Exactly and only the lines from the one containing "bare_edges = [edge" through the one containing "in imported if" are to be repeated, both ends included.

[start RECORDED INFORMATION]

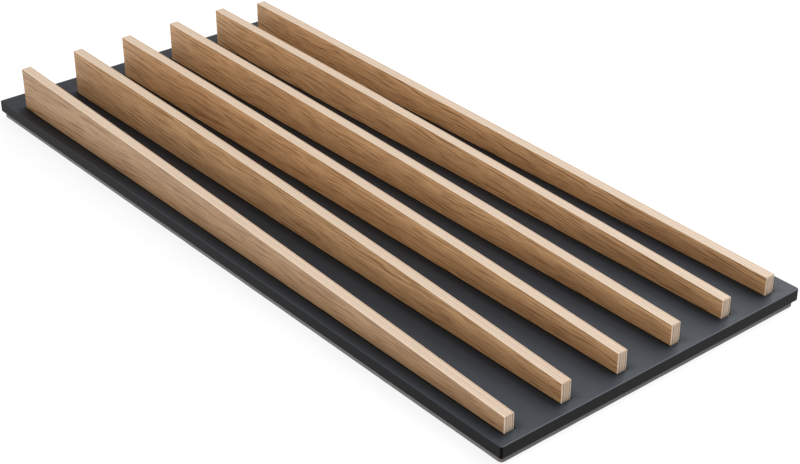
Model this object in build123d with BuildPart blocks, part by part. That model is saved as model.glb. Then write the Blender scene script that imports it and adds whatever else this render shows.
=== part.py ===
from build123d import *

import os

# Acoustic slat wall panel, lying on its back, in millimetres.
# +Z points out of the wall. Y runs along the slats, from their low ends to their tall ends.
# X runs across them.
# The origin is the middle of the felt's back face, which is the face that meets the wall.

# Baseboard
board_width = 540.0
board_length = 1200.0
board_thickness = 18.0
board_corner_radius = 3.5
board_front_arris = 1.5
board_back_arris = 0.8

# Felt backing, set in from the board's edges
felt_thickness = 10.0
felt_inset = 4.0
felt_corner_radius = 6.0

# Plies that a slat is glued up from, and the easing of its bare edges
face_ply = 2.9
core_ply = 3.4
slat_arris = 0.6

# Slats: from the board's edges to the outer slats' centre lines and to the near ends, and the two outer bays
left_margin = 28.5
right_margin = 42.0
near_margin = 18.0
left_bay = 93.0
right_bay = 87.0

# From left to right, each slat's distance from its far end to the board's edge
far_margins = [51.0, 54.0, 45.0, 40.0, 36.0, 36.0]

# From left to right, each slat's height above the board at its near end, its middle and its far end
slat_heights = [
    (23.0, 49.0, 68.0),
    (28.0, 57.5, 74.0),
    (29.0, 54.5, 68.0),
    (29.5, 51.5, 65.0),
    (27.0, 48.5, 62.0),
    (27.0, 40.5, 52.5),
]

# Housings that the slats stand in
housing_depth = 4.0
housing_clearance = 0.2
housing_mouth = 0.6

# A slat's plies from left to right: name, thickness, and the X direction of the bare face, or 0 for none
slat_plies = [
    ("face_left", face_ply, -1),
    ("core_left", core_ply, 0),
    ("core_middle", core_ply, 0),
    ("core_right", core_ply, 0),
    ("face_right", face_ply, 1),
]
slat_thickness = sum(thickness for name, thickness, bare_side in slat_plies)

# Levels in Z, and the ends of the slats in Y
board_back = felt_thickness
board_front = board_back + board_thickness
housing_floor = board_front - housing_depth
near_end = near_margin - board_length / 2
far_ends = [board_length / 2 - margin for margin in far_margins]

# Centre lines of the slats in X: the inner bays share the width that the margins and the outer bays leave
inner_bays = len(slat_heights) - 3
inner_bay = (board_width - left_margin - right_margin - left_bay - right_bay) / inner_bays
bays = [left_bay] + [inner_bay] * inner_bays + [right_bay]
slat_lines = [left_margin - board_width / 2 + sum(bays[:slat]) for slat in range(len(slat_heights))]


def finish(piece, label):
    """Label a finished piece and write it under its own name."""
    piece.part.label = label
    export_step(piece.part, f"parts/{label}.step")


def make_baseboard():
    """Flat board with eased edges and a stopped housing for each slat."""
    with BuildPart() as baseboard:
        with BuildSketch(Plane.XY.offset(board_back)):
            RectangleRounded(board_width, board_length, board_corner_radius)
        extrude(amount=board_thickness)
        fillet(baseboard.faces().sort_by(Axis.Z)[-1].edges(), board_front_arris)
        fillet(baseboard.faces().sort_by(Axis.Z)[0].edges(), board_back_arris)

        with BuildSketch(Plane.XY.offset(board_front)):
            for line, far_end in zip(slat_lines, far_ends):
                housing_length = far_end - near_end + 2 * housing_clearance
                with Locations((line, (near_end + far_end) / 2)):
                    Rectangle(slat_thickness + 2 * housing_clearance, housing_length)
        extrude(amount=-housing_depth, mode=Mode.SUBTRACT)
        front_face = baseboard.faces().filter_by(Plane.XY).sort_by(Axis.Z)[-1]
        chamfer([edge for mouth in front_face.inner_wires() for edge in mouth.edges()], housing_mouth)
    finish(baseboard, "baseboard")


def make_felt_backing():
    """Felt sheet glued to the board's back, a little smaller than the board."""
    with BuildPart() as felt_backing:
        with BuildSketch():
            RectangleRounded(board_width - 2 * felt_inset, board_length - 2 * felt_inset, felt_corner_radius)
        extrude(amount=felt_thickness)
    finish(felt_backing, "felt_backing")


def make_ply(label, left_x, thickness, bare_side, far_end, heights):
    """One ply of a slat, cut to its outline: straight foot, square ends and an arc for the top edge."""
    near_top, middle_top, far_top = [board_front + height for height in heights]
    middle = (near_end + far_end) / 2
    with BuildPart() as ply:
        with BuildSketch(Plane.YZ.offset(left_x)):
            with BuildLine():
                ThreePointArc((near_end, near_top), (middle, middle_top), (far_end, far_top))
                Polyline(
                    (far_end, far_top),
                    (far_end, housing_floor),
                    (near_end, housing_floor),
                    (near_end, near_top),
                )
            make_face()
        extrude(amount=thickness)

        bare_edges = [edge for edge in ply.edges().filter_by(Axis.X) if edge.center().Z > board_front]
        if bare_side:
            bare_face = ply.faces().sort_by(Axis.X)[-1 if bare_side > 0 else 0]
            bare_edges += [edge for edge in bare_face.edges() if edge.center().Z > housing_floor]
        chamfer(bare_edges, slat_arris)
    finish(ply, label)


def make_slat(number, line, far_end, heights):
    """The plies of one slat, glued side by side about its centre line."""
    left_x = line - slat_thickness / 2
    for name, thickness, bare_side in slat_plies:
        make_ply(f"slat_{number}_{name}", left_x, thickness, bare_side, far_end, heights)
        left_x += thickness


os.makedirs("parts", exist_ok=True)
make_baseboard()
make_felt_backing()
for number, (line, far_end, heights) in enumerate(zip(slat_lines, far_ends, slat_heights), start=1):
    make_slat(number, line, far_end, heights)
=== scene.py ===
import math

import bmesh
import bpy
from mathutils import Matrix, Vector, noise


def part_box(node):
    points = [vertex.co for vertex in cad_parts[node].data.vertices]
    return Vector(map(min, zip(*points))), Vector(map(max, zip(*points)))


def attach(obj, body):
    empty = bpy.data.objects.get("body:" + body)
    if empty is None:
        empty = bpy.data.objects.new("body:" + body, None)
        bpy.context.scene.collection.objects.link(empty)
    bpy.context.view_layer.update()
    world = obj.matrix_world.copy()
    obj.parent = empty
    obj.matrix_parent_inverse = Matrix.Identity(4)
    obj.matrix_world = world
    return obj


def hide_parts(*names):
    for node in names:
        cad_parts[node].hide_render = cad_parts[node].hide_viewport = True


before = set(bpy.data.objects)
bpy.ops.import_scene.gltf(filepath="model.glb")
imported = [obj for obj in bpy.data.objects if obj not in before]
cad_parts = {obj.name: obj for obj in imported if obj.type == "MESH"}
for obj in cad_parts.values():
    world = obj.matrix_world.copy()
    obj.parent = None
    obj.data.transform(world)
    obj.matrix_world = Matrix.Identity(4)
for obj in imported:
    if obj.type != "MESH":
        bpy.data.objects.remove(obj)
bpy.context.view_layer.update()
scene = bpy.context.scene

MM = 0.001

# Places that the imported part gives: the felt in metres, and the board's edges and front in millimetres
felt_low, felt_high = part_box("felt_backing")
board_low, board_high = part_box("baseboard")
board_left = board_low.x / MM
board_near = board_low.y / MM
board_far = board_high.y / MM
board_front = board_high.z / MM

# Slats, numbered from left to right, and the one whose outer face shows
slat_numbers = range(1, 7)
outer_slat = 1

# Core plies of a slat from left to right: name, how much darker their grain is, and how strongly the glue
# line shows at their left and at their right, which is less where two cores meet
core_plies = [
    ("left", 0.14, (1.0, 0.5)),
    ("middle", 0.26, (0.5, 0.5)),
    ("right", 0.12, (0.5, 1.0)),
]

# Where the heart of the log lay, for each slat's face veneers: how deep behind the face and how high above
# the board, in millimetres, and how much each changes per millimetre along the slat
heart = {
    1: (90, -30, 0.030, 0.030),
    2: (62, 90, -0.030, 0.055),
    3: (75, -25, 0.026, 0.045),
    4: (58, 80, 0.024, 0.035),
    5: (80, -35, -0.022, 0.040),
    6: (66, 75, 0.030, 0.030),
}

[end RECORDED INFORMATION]

**ANSWER TO THIS PROBLEM**
        bare_edges = [edge for edge in ply.edges().filter_by(Axis.X) if edge.center().Z > board_front]
        if bare_side:
            bare_face = ply.faces().sort_by(Axis.X)[-1 if bare_side > 0 else 0]
            bare_edges += [edge for edge in bare_face.edges() if edge.center().Z > housing_floor]
        chamfer(bare_edges, slat_arris)
    finish(ply, label)


def make_slat(number, line, far_end, heights):
    """The plies of one slat, glued side by side about its centre line."""
    left_x = line - slat_thickness / 2
    for name, thickness, bare_side in slat_plies:
        make_ply(f"slat_{number}_{name}", left_x, thickness, bare_side, far_end, heights)
        left_x += thickness


os.makedirs("parts", exist_ok=True)
make_baseboard()
make_felt_backing()
for number, (line, far_end, heights) in enumerate(zip(slat_lines, far_ends, slat_heights), start=1):
    make_slat(number, line, far_end, heights)
=== scene.py ===
import math

import bmesh
import bpy
from mathutils import Matrix, Vector, noise


def part_box(node):
    points = [vertex.co for vertex in cad_parts[node].data.vertices]
    return Vector(map(min, zip(*points))), Vector(map(max, zip(*points)))


def attach(obj, body):
    empty = bpy.data.objects.get("body:" + body)
    if empty is None:
        empty = bpy.data.objects.new("body:" + body, None)
        bpy.context.scene.collection.objects.link(empty)
    bpy.context.view_layer.update()
    world = obj.matrix_world.copy()
    obj.parent = empty
    obj.matrix_parent_inverse = Matrix.Identity(4)
    obj.matrix_world = world
    return obj


def hide_parts(*names):
    for node in names:
        cad_parts[node].hide_render = cad_parts[node].hide_viewport = True


before = set(bpy.data.objects)
bpy.ops.import_scene.gltf(filepath="model.glb")
imported = [obj for obj in bpy.data.objects if obj not in before]
cad_parts = {obj.name: obj for obj in imported if obj.type == "MESH"}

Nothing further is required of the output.